Carefully attract them with a strong magnet, then use tweezers to insert them back in place.
Add a good waterproof grease, or light oil if you are an old timer track racer, and you will be ready for your next big event.
Modern up to date bicycle mechanics often replace missing or damaged balls with the new ultra high tech invisi-balls. As the name suggests they are virtually invisible, are very low friction and have no mass. The complete lack of mass makes them ideal for use in modern lightweight composite bikes. And because of their extremely low coefficient of friction, they effectively last forever.
Inexperienced mechanics like Warren often run into difficulty with these invisi-balls as they have a tendency to escape and float off as soon as the bottom bracket is disassembled, and can be very hard to find. Fortunately, I have the exclusive Australian agency and can supply replacement invisi-balls either individually or in sets of nineteen. They are of course significantly more expensive than outmoded steel balls due to the ultra high tech materials used in their production.
After exhaustive research,I have finally figured out exactly what the "M" headlugs are, and I now understand why Warren was trying so hard to muddy the waters.
The "M" is for Meade of course, but you can understand why Warren might not like to admit to his frame building efforts. He obviously had a few problems with the geometry, and has inadvertently fitted the forks the wrong way around.
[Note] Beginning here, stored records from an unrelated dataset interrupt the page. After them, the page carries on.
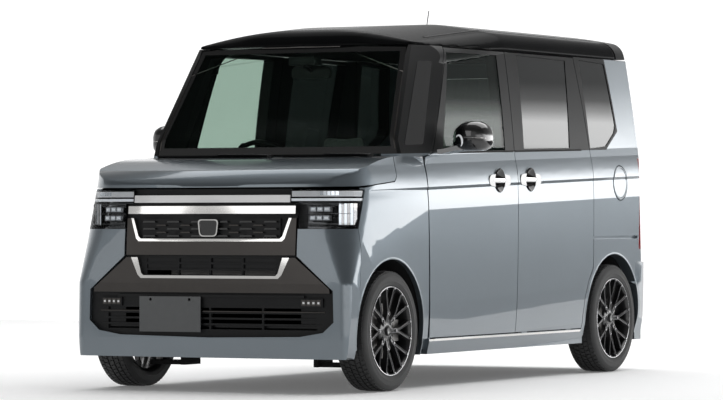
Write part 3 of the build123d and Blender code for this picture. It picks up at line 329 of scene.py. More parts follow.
def seen_through(glass, tint, edge_share, share_of):
    """Mix what lies behind with the glass's own shine, which grows where it is seen aslant."""
    through = glass.node("ShaderNodeBsdfTransparent", {"Color": (*tint, 1.0)})
    facing = glass.node("ShaderNodeLayerWeight", {"Blend": 0.5}, out=1)
    share = share_of(facing * facing * facing * facing * edge_share)
    both = glass.node("ShaderNodeMixShader", {0: share, 1: through,
                                              2: Value(glass, glass.shader.outputs[0])})
    glass.put(glass.output.inputs[0], both)


def side_glasses():
    """Name, tint, own colour, share that shines, roughness, curved."""
    for name, tint, body, share, rough, curved in (
            ("clear_glass", CLEAR_TINT, CLEAR_BODY, 0.16, 0.01, True),
            ("privacy_glass", (0.26, 0.29, 0.285), (0.008, 0.010, 0.0105), 0.62, 0.015, True),
            ("lamp_cover", (0.94, 0.95, 0.96), (0.03, 0.03, 0.032), 0.03, 0.01, False)):
        glass = Finish(name)
        mist = glass.noise(8.0)
        glass.set(Base_Color=glass.blend(mist, tone(body, 0.8), tone(body, 1.2)),
                  Roughness=rough, IOR=1.75, Coat_Weight=0.0)
        if curved:
            glass.set(Normal=glass.barrel(GLASS_CURVE, GLASS_FOOT))
        seen_through(glass, tint, 0.7, lambda edge: (edge + share).low(1.0))


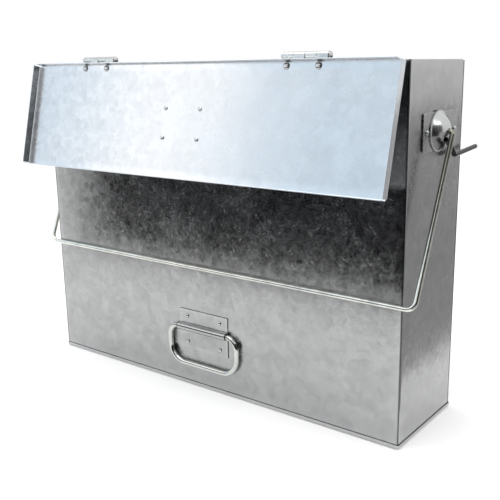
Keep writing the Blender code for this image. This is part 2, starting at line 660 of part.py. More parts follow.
# ---------------------------------------------------------------- lid
axis = (0, BARREL_AXIS_Y, BARREL_AXIS_Z)
lx0 = SIDE_X + LID_SIDE_CLEAR
lx1 = lx0 + SHEET
ls0 = LID_FRONT_S - SHEET
ls1 = LID_REACH + SHEET
skirt = -(LID_INNER_H + LID_FLANGE)
mid_h = -(LID_INNER_H + LID_OUTER_H) / 2
fx = SIDE_X - FRONT_FLANGE_INSET
lid = folded_sheet("lid_tray", [
    ((-lx1, ls0, -LID_INNER_H), (lx1, ls1, -LID_OUTER_H)),
    ((-fx, ls0, skirt), (fx, LID_FRONT_S, mid_h)),
    ((-lx1, LID_REACH, skirt), (lx1, ls1, mid_h)),
    ((-lx1, ls0, skirt), (-lx0, ls1, mid_h)),
    ((lx0, ls0, skirt), (lx1, ls1, mid_h))], GALV, origin=axis, rot_x=OPEN_ANGLE)
holes = prism_mesh([(x, HINGE_RIVET_S) for x in rivet_x], BIG_SHANK_R + HOLE_CLEAR, -LID_INNER_H - CUT_REACH, 0.0, "Z",
                   HOLE_SIDES, "lid_big_holes")
boolean(lid, cutter("lid_big_holes", holes, like=lid))
holes = prism_mesh([(x, LID_HANDLE_S + z) for x, z in handle_rivets], SMALL_SHANK_R + HOLE_CLEAR,
                   -LID_INNER_H - CUT_REACH, 0.0, "Z", HOLE_SIDES, "lid_small_holes")
boolean(lid, cutter("lid_small_holes", holes, like=lid))
bake(lid)

# lid hinge rivets: heads on the lid's inner face, stop tails on the leaf
lid_rivet = screw_mesh(rivet_profile(BIG_SHANK_R, BIG_HEAD_R, STOP_HEAD_H, hinge_grip, BIG_HEAD_R, BIG_HEAD_H), "lid_rivet")
add_rivets("lid_hinge_rivet", lid_rivet, [Matrix.Translation(Vector((x, HINGE_RIVET_S, -LID_INNER_H))) for x in rivet_x],
           origin=axis, rot_x=OPEN_ANGLE)

# ---------------------------------------------------------------- drop handles
bore = RING_WIRE_R + RING_CLEAR
bar_off = GAP + bore                                # bar's axis from the sheet behind it
press = bore + HANDLE_PLATE_T / 2
plate_off = GAP + HANDLE_PLATE_T / 2


def handle_plate_mesh(name):
    """Flat plate pressed into a half-round over the bar: (out, up) about the bar's axis, x across."""
    back_line = plate_off - bar_off
    lo = -BARREL_OFFSET - HANDLE_PLATE_H / 2
    hi = -BARREL_OFFSET + HANDLE_PLATE_H / 2
    path = [(back_line, lo), (back_line, -press), (0.0, -press)]
    for k in range(1, PRESS_STEPS):
        a = -math.pi / 2 + math.pi * k / PRESS_STEPS
        path.append((press * math.cos(a), press * math.sin(a)))
    path += [(0.0, press), (back_line, press), (back_line, hi)]
    half = HANDLE_PLATE_W / 2
    return strip_mesh([(-o, u) for o, u in path], [-half, half], lambda r, c: True, name)


def handle_plate(name, origin, rot, lift):
    ob = add_object(name, handle_plate_mesh(name), ZINC, origin=origin, rot_x=rot)
    bm = bmesh.new()
    bm.from_mesh(ob.data)
    bmesh.ops.recalc_face_normals(bm, faces=bm.faces)
    bm.to_mesh(ob.data)
    bm.free()
    solidify(ob, HANDLE_PLATE_T)
    holes = prism_mesh([(x, z - lift) for x, z in handle_rivets], SMALL_SHANK_R + HOLE_CLEAR, 0.0, CUT_REACH, "Y",
                       HOLE_SIDES, name + "_holes")
    boolean(ob, cutter(name + "_holes", holes, like=ob))
    return bake(ob)


ring_half_bar = HANDLE_PLATE_W / 2 + RING_END_CLEAR
ring_top_r = RING_HALF_W - ring_half_bar
ring_pts = [(-RING_HALF_W, 0, 0), (RING_HALF_W, 0, 0), (RING_HALF_W, 0, -RING_DROP), (-RING_HALF_W, 0, -RING_DROP)]
ring_pts = fillet(ring_pts, [ring_top_r, ring_top_r, RING_BOTTOM_R, RING_BOTTOM_R], 8, closed=True)

front_bar = (0, FRONT_Y - bar_off, HANDLE_Z + BARREL_OFFSET)
handle_plate("front_handle_plate", front_bar, 0.0, BARREL_OFFSET)
add_object("front_handle_ring", wire_mesh(ring_pts, RING_WIRE_R, "front_handle_ring", closed=True), WIRE,
           origin=front_bar, smooth=True)
handle_rivet = screw_mesh(rivet_profile(SMALL_SHANK_R, SMALL_HEAD_R, SMALL_HEAD_H, handle_grip,
                                        SMALL_HEAD_R, SMALL_HEAD_H * HANDLE_TAIL), "handle_rivet")
add_rivets("front_handle_rivet", handle_rivet,
           [Matrix.Translation(Vector((x, FRONT_Y + SHEET, HANDLE_Z + z))) @ to_front for x, z in handle_rivets])

# the lid's handle sits on its outer face; its ring hangs plumb while the lid is open
tilt = math.radians(LID_OPEN_TILT)
s_bar = LID_HANDLE_S - BARREL_OFFSET
h_bar = LID_OUTER_H - bar_off
lid_bar = (0, BARREL_AXIS_Y - s_bar * math.sin(tilt) - h_bar * math.cos(tilt),
           BARREL_AXIS_Z - s_bar * math.cos(tilt) + h_bar * math.sin(tilt))
handle_plate("lid_handle_plate", lid_bar, math.pi - tilt, -BARREL_OFFSET)
add_object("lid_handle_ring", wire_mesh(ring_pts, RING_WIRE_R, "lid_handle_ring", closed=True), WIRE,
           origin=lid_bar, smooth=True)
add_rivets("lid_handle_rivet", handle_rivet,
           [Matrix.Translation(Vector((x, LID_HANDLE_S + z, -LID_INNER_H))) for x, z in handle_rivets],
           origin=axis, rot_x=OPEN_ANGLE)
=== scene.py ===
import bpy
import bmesh
import json
import math
import numpy as np
from mathutils import Matrix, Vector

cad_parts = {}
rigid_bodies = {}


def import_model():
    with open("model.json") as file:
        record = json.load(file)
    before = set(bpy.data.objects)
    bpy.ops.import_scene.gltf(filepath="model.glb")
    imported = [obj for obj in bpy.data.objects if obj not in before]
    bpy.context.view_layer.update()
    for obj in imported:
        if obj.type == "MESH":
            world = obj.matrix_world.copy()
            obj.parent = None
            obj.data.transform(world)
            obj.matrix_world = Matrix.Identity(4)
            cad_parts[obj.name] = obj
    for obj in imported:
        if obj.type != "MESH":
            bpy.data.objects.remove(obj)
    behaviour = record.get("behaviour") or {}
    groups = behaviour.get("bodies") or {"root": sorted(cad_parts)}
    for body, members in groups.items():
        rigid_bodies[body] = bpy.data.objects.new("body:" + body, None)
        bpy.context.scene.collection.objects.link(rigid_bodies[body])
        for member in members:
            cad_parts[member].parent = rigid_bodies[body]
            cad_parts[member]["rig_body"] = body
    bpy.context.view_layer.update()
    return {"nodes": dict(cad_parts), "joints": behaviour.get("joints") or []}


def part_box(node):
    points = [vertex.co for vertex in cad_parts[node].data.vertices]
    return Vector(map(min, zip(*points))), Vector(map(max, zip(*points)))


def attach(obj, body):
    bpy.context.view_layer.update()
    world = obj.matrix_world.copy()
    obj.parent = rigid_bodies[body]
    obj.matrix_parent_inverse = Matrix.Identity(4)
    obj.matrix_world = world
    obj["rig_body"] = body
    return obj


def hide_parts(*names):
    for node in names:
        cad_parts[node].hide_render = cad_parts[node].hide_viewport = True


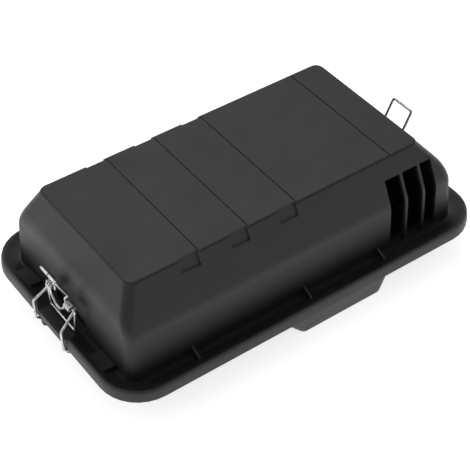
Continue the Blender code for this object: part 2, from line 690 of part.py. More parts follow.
def build_plate(name, place, height, open_slots, doorway):
    """A plate across the tray that carries the rods, with or without a doorway."""
    foot = FLOOR + SEAT
    top = foot + height
    cut = 2 * MM
    levels = [foot + cut, SHOULDER, (SHOULDER + top) / 2, top] if top > SHOULDER else [foot + cut, top]
    outline = [(cut - inside_width(foot), foot)] + [(-inside_width(z), z) for z in levels]
    outline += [(-y, z) for y, z in reversed(outline)]
    bm = bmesh.new()
    add_prism(bm, outline, 0, place - PLATE / 2, place + PLATE / 2)
    plate = mesh_object(name, bm, PARTS, GREY_PLASTIC)
    bm = bmesh.new()
    reach = PLATE
    for side in (-1, 1):
        centre = side * ROD_SPACING / 2
        radius = ROD / 2 + HOLE_SLACK
        last = 180 if open_slots else 345
        seat = [(centre - radius, top + 1 * MM)] if open_slots else []
        for degrees in range(0, last + 1, 15):
            angle = math.radians(180 + degrees)
            seat.append((centre + radius * math.cos(angle), ROD_HEIGHT + radius * math.sin(angle)))
        if open_slots:
            seat.append((centre + radius, top + 1 * MM))
        add_prism(bm, seat, 0, place - reach, place + reach)
    cutter = tool_object(f"{name} rod seats", bm)
    boolean(plate, cutter, "DIFFERENCE")
    if doorway:
        bm = bmesh.new()
        half = DOORWAY_WIDTH / 2
        arch = DOORWAY_HEIGHT - half
        outline = [(-half, -1 * MM)]
        for step in range(9):
            angle = math.pi - math.pi * step / 8
            outline.append((half * math.cos(angle), foot + arch + half * math.sin(angle)))
        outline.append((half, -1 * MM))
        add_prism(bm, outline, 0, place - reach, place + reach)
        boolean(plate, tool_object(f"{name} doorway", bm), "DIFFERENCE")
    return plate


def build_rods_and_blocks():
    """Two hooked rods, each with its bait blocks."""
    first = BRACKET_PLACE - PLATE / 2 - ROD_OVERHANG
    last = BAFFLE_PLACE + PLATE / 2 + ROD_OVERHANG
    outermost = LINER_LENGTH / 2 - LINER_WALL - BLOCK_END_GAP - BLOCK_LENGTH / 2
    for side, name in ((-1, "near"), (1, "far")):
        y = side * ROD_SPACING / 2
        route = rounded_path([(first, y, ROD_HEIGHT - ROD_HOOK), (first, y, ROD_HEIGHT),
                              (last, y, ROD_HEIGHT)], 3 * MM)
        wire_object(f"bait_rod_{name}", route, ROD, STEEL, Vector((0, y, ROD_HEIGHT)))
        for index in range(BLOCKS_PER_ROD):
            centre = LINER_CENTRE + outermost * (2 * index / (BLOCKS_PER_ROD - 1) - 1)
            build_block(f"bait_block_{name}_{index + 1}", centre, y)


def build_block(name, centre_x, centre_y):
    """A pressed bait block with gnawing ridges, hanging by its bore on the rod."""
    drop = (BLOCK_BORE - ROD) / 2 - SEAT
    centre_z = ROD_HEIGHT - drop
    half_y = BLOCK_WIDTH / 2
    half_z = BLOCK_HEIGHT / 2
    ridge = 1.4 * MM
    ridges = 4
    outline = []
    for index in range(2 * ridges + 1):
        part = index / (2 * ridges)
        dip = ridge if index % 2 else 0.0
        outline.append((-half_y + dip, -half_z + 2 * half_z * part))
    outline += [(-y, -z) for y, z in outline]
    bm = bmesh.new()
    outline = [(centre_y + y, centre_z + z) for y, z in outline]
    add_prism(bm, outline, 0, centre_x - BLOCK_LENGTH / 2, centre_x + BLOCK_LENGTH / 2)
    block = mesh_object(name, bm, PARTS, BAIT)
    edge = block.modifiers.new("edges", "BEVEL")
    edge.width = 0.6 * MM
    edge.segments = 1
    bm = bmesh.new()
    reach = BLOCK_LENGTH / 2 + 1 * MM
    add_rod(bm, (centre_x - reach, centre_y, centre_z), (centre_x + reach, centre_y, centre_z),
            BLOCK_BORE / 2, sides=16)
    boolean(block, tool_object(f"{name} bore", bm), "DIFFERENCE")


def build_liner():
    """The lift-out tray that catches crumbs under the blocks."""
    half_x = LINER_LENGTH / 2
    half_y = LINER_WIDTH / 2
    low = FLOOR + SEAT
    top = low + LINER_HEIGHT
    draft = 2 * MM

    def ring(inset, z):
        return rounded_ring(LINER_CENTRE - half_x + inset, LINER_CENTRE + half_x - inset,
                            half_y - inset, (10 * MM, 10 * MM), z)
    bm = bmesh.new()
    add_loft(bm, [ring(draft + 1 * MM, low), ring(draft, low + 1 * MM), ring(0.0, top),
                  ring(LINER_WALL, top), ring(draft + LINER_WALL, low + LINER_WALL + 1 * MM),
                  ring(draft + LINER_WALL + 1 * MM, low + LINER_WALL)])
    mesh_object("bait_liner", bm, PARTS, GREY_PLASTIC)


for old in list(bpy.data.objects):
    bpy.data.objects.remove(old, do_unlink=True)

PARTS = collection("bait_station")
TOOLS = collection("cutters")
BLACK_PLASTIC = material("black_plastic", (0.022, 0.021, 0.024), 0.55)
GREY_PLASTIC = material("grey_plastic", (0.05, 0.05, 0.055), 0.5)
STEEL = material("zinc_wire", (0.66, 0.69, 0.72), 0.28, 1.0)
BAIT = material("bait_wax", (0.02, 0.16, 0.13), 0.6)
CARD = material("card_stock", (0.8, 0.79, 0.74), 0.7)

build_base()
build_lid()
build_card()
build_latches()
build_plate("baffle_plate", BAFFLE_PLACE, BAFFLE_HEIGHT, False, True)
build_plate("rod_bracket", BRACKET_PLACE, BRACKET_HEIGHT, True, False)
build_rods_and_blocks()
build_liner()
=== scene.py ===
# %% [markdown]
# # Finishing a rodent bait station
#
# A bait station is two black plastic mouldings held together by two bright wire latches. The
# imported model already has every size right. This lesson gives it its finish: softened moulded
# edges, grained plastic, drawn wire with its zinc, and a studio to stand in.
#
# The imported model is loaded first, and its box is kept.

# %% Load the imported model
import json
import math

import bmesh
import bpy
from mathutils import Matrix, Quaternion, Vector


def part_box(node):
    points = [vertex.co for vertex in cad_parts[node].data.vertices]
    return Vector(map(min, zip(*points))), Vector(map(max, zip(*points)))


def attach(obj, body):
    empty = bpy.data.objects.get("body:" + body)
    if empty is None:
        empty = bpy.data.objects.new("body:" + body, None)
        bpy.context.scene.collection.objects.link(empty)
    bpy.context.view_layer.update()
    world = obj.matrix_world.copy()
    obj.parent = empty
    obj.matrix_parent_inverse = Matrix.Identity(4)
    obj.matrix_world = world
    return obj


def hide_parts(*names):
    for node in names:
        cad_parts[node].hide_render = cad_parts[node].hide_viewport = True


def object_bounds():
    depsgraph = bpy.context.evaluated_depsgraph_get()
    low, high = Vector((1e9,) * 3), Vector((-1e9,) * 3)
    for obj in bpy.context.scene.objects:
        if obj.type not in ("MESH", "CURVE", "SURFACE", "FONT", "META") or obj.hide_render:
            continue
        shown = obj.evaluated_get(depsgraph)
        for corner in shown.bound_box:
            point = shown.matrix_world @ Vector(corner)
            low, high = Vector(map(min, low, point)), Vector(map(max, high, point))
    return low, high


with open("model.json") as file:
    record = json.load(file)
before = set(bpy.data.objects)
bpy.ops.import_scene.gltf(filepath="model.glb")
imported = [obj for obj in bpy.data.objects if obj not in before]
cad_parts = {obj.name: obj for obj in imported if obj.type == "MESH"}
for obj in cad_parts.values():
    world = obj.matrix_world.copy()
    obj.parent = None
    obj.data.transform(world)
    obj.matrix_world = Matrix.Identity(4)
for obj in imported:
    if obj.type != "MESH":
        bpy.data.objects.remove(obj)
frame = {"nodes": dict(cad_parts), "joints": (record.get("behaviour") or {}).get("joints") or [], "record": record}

MM = 0.001
packed_box = [list(corner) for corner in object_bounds()]
print("packed size in mm:", [round((b - a) / MM, 1) for a, b in zip(*packed_box)])

# %% [markdown]
# ## Camera
#
# A product picture of a low box is taken from above with a long lens, so that its edges stay
# nearly parallel. The camera is placed by its bearing, its height and its distance from the
# station, and is turned a little about its own axis, as a hand-levelled camera is.

# %% Place the camera
LENS = 105.9                    # millimetres, on a 36 mm sensor
BEARING = -35.296               # degrees round the station
ELEVATION = 43.395              # degrees above the floor
DISTANCE = 925.0 * MM
ROLL = -0.585                   # degrees
AIM = Vector((-18.3, -22.6, 49.9)) * MM


def place_camera():
    """A camera that looks at AIM from the bearing, elevation and distance above."""
    bearing, elevation = math.radians(BEARING), math.radians(ELEVATION)
    back = Vector((math.sin(bearing) * math.cos(elevation),
                   -math.cos(bearing) * math.cos(elevation), math.sin(elevation)))
    data = bpy.data.cameras.new("camera")
    data.lens = LENS
    data.sensor_width = 36.0
    data.clip_start, data.clip_end = 0.05, 50.0
    camera = bpy.data.objects.new("camera", data)
    bpy.context.scene.collection.objects.link(camera)
    camera.location = AIM + back * DISTANCE
    camera.rotation_mode = "QUATERNION"
    level = (-back).to_track_quat("-Z", "Y")
    camera.rotation_quaternion = level @ Quaternion((0, 0, 1), math.radians(ROLL))
    bpy.context.scene.camera = camera
    return camera


print("camera at", [round(value, 3) for value in place_camera().location])

# %% [markdown]
# ## Building node groups
#
# Grain, worn edges and dust appear in more than one finish. Each is a node group with named
# sockets, so that a finish can place it and set its own values. Two small helpers keep the code
# short: one opens a group with its sockets, the other adds a Math node and connects it.


# %% Helpers for node trees
def open_group(name, inputs, outputs):
    """A new node group with float inputs (name: value) and outputs (name: socket type)."""
    group = bpy.data.node_groups.new(name, "ShaderNodeTree")
    for label, value in inputs.items():
        socket = group.interface.new_socket(label, in_out="INPUT", socket_type="NodeSocketFloat")
        socket.default_value = value
    for label, kind in outputs.items():
        group.interface.new_socket(label, in_out="OUTPUT", socket_type=kind)
    return group, group.nodes.new("NodeGroupInput"), group.nodes.new("NodeGroupOutput")


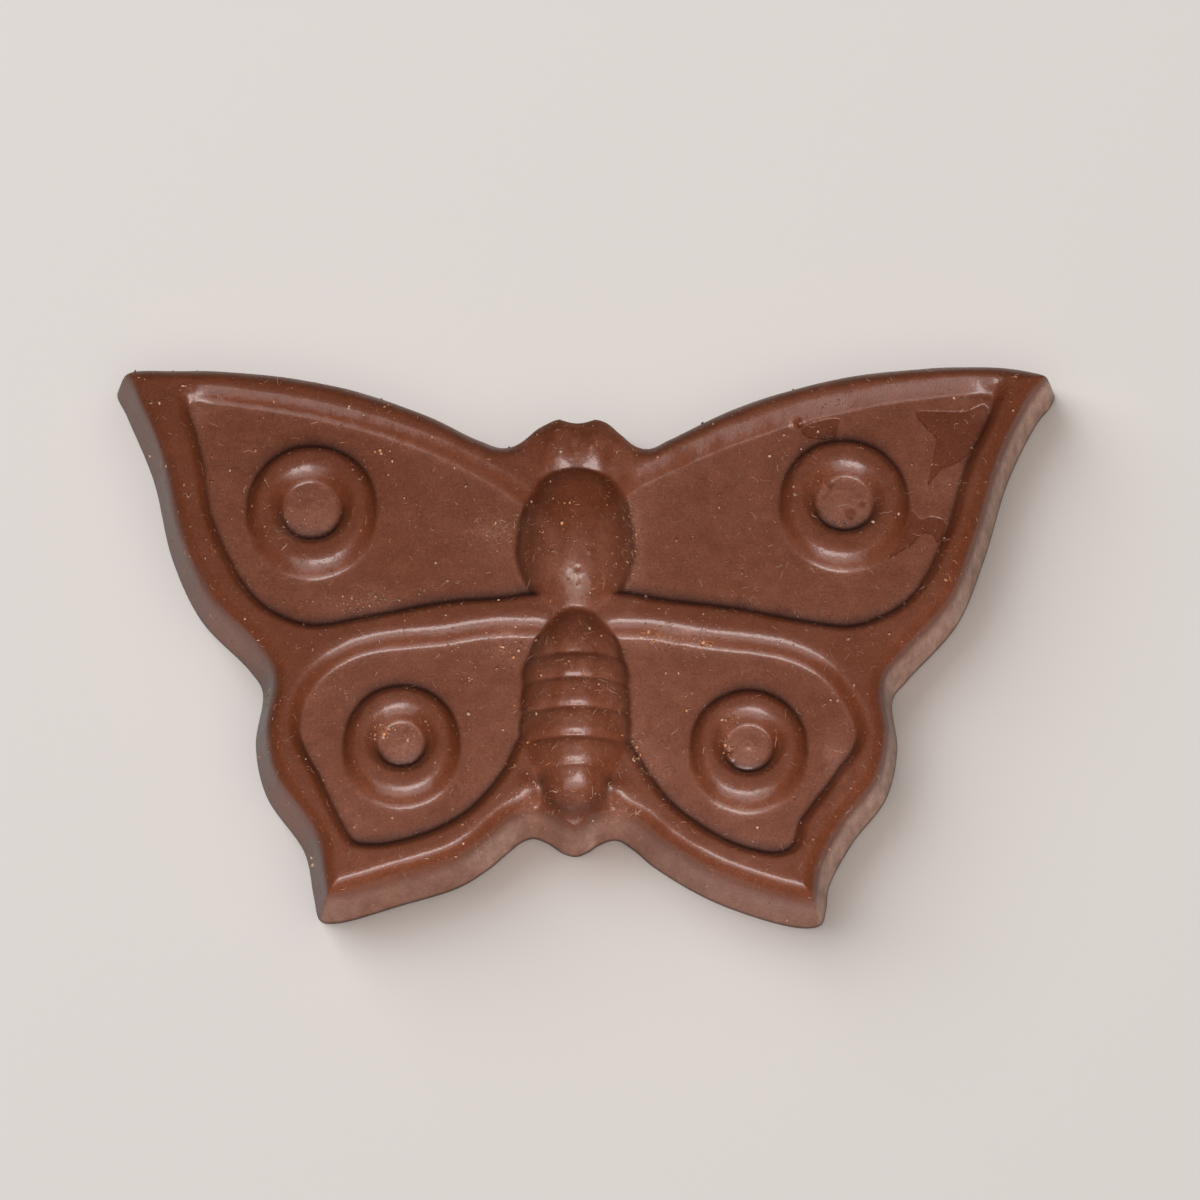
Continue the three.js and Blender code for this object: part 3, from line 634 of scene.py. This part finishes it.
def shade_at_level(body, shade):
    level, half_width, darkness = shade
    return darkness * np.exp(-(((body - level) / half_width) ** 2))


def crease_shade_of(xy):
    """Painted shade, 1 in the darkest creases: beside banks that face +Y, and at the foot of the
    body.
    """
    moved = warped(xy)
    x, y = moved.T
    crease_shade = np.zeros(len(xy))
    for loop in FIELD_LOOPS:
        field_inset, inward = loop.edge(moved)
        crease_shade = np.maximum(crease_shade, shade_line(field_inset, inward[:, 1]))
    for eye_x, eye_y, bead_inner, bead_outer, button_radius in EYESPOTS:
        radius = np.hypot(x - eye_x, y - eye_y) + 1e-9
        back = (y - eye_y) / radius
        crease_shade = np.maximum(crease_shade, shade_line(radius - bead_outer, back))
        crease_shade = np.maximum(crease_shade, shade_line(radius - bead_inner, -back))
    body = body_height(x, y)
    crease_shade *= smooth_step(7.0, 6.2, body)
    beside = shade_at_level(body, BESIDE_BODY) * smooth_step(0.3, -0.3, field_gap_of(moved))
    tail = shade_at_level(body, TAIL_SIDES) * smooth_step(-12.6, -13.6, y)
    along_thorax = smooth_step(2.5, 4.5, y) * smooth_step(13.5, 11.5, y)
    flank = shade_at_level(body, THORAX_FLANKS) * along_thorax
    on_body = BODY_SHADE * np.max([beside, tail, flank], 0)
    return np.clip(np.maximum(crease_shade, on_body), 0, 1)


# The sunk fields are paler partly from bloom and partly from a painted sheen, which the beads get
# less of.
FIELD_BLOOM_AND_SHEEN = 0.3
FOOT_PALENESS = 0.12  # on the lower part of the banks
BEAD_CLEARNESS = 0.24
BUTTON_BLOOM = 0.85
BLOOM_BLOTCHES = (6, 0.12)
MOST_BLOOM = 1.3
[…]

I was very tempted not to reply, or post an invisible reply, to the bit about the invisiballs, but I have to point out an important feature of these special bearings.
You have to be sure to post them out in cartons made by Visy, that way, at least the purchaser knows they have received them.
They couldnt be any worse than a badly installed ceramic bearing.
I have bought a couple of bikes over the years with Invisiballs.
As to the upside down M branding on the headlugs, I am one of those fortunate few people whose initials, when placed one above the other, are identical whether viewed upside down or right way up.